- **TO DO**
Reproduce all records exactly.

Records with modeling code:
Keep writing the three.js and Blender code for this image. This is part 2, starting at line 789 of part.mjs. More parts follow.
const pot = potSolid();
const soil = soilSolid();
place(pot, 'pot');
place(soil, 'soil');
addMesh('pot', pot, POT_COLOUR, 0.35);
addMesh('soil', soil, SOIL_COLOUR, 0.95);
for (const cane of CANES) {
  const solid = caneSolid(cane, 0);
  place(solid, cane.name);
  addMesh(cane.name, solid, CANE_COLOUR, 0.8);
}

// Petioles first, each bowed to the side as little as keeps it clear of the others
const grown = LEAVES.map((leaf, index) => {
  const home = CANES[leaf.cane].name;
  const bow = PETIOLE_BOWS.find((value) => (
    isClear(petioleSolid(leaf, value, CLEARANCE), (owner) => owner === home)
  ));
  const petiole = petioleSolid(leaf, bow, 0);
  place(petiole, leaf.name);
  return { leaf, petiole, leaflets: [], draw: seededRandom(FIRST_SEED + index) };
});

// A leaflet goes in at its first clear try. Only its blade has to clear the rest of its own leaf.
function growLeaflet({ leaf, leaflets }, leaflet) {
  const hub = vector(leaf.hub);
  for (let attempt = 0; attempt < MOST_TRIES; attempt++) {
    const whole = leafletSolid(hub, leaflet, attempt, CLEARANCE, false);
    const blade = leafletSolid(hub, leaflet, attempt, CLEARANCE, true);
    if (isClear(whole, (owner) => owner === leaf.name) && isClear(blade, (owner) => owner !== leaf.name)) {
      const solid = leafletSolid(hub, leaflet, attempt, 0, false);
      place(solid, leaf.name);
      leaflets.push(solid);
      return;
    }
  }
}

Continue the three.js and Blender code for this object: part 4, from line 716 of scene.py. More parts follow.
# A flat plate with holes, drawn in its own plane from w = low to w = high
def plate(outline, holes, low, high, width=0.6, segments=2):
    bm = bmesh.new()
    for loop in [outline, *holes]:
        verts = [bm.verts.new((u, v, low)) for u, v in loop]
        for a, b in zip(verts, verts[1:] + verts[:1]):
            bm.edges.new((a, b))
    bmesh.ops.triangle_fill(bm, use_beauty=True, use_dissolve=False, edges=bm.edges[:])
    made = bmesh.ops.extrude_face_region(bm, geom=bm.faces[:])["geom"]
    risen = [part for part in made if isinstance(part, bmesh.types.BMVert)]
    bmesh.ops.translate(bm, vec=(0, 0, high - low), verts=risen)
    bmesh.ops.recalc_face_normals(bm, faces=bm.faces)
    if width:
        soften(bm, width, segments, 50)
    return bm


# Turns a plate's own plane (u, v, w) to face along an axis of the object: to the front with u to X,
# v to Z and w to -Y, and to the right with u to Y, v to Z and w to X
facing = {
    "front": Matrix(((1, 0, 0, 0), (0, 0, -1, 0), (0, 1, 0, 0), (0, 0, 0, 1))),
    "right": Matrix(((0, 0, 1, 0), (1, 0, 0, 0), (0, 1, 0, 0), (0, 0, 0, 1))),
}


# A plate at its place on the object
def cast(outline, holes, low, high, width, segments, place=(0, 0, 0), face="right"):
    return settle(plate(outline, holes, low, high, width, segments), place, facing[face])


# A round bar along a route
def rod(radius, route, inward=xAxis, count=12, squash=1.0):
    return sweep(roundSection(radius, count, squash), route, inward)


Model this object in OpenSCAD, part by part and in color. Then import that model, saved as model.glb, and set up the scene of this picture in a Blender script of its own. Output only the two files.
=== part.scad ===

- **FULL SOLUTION**
Keep writing the three.js and Blender code for this image. This is part 2, starting at line 789 of part.mjs. More parts follow.
const pot = potSolid();
const soil = soilSolid();
place(pot, 'pot');
place(soil, 'soil');
addMesh('pot', pot, POT_COLOUR, 0.35);
addMesh('soil', soil, SOIL_COLOUR, 0.95);
for (const cane of CANES) {
  const solid = caneSolid(cane, 0);
  place(solid, cane.name);
  addMesh(cane.name, solid, CANE_COLOUR, 0.8);
}

// Petioles first, each bowed to the side as little as keeps it clear of the others
const grown = LEAVES.map((leaf, index) => {
  const home = CANES[leaf.cane].name;
  const bow = PETIOLE_BOWS.find((value) => (
    isClear(petioleSolid(leaf, value, CLEARANCE), (owner) => owner === home)
  ));
  const petiole = petioleSolid(leaf, bow, 0);
  place(petiole, leaf.name);
  return { leaf, petiole, leaflets: [], draw: seededRandom(FIRST_SEED + index) };
});

// A leaflet goes in at its first clear try. Only its blade has to clear the rest of its own leaf.
function growLeaflet({ leaf, leaflets }, leaflet) {
  const hub = vector(leaf.hub);
  for (let attempt = 0; attempt < MOST_TRIES; attempt++) {
    const whole = leafletSolid(hub, leaflet, attempt, CLEARANCE, false);
    const blade = leafletSolid(hub, leaflet, attempt, CLEARANCE, true);
    if (isClear(whole, (owner) => owner === leaf.name) && isClear(blade, (owner) => owner !== leaf.name)) {
      const solid = leafletSolid(hub, leaflet, attempt, 0, false);
      place(solid, leaf.name);
      leaflets.push(solid);
      return;
    }
  }
}

Continue the three.js and Blender code for this object: part 4, from line 716 of scene.py. More parts follow.
# A flat plate with holes, drawn in its own plane from w = low to w = high
def plate(outline, holes, low, high, width=0.6, segments=2):
    bm = bmesh.new()
    for loop in [outline, *holes]:
        verts = [bm.verts.new((u, v, low)) for u, v in loop]
        for a, b in zip(verts, verts[1:] + verts[:1]):
            bm.edges.new((a, b))
    bmesh.ops.triangle_fill(bm, use_beauty=True, use_dissolve=False, edges=bm.edges[:])
    made = bmesh.ops.extrude_face_region(bm, geom=bm.faces[:])["geom"]
    risen = [part for part in made if isinstance(part, bmesh.types.BMVert)]
    bmesh.ops.translate(bm, vec=(0, 0, high - low), verts=risen)
    bmesh.ops.recalc_face_normals(bm, faces=bm.faces)
    if width:
        soften(bm, width, segments, 50)
    return bm


# Turns a plate's own plane (u, v, w) to face along an axis of the object: to the front with u to X,
# v to Z and w to -Y, and to the right with u to Y, v to Z and w to X
facing = {
    "front": Matrix(((1, 0, 0, 0), (0, 0, -1, 0), (0, 1, 0, 0), (0, 0, 0, 1))),
    "right": Matrix(((0, 0, 1, 0), (1, 0, 0, 0), (0, 1, 0, 0), (0, 0, 0, 1))),
}


# A plate at its place on the object
def cast(outline, holes, low, high, width, segments, place=(0, 0, 0), face="right"):
    return settle(plate(outline, holes, low, high, width, segments), place, facing[face])


# A round bar along a route
def rod(radius, route, inward=xAxis, count=12, squash=1.0):
    return sweep(roundSection(radius, count, squash), route, inward)


Model this object in OpenSCAD, part by part and in color. Then import that model, saved as model.glb, and set up the scene of this picture in a Blender script of its own. Output only the two files.
=== part.scad ===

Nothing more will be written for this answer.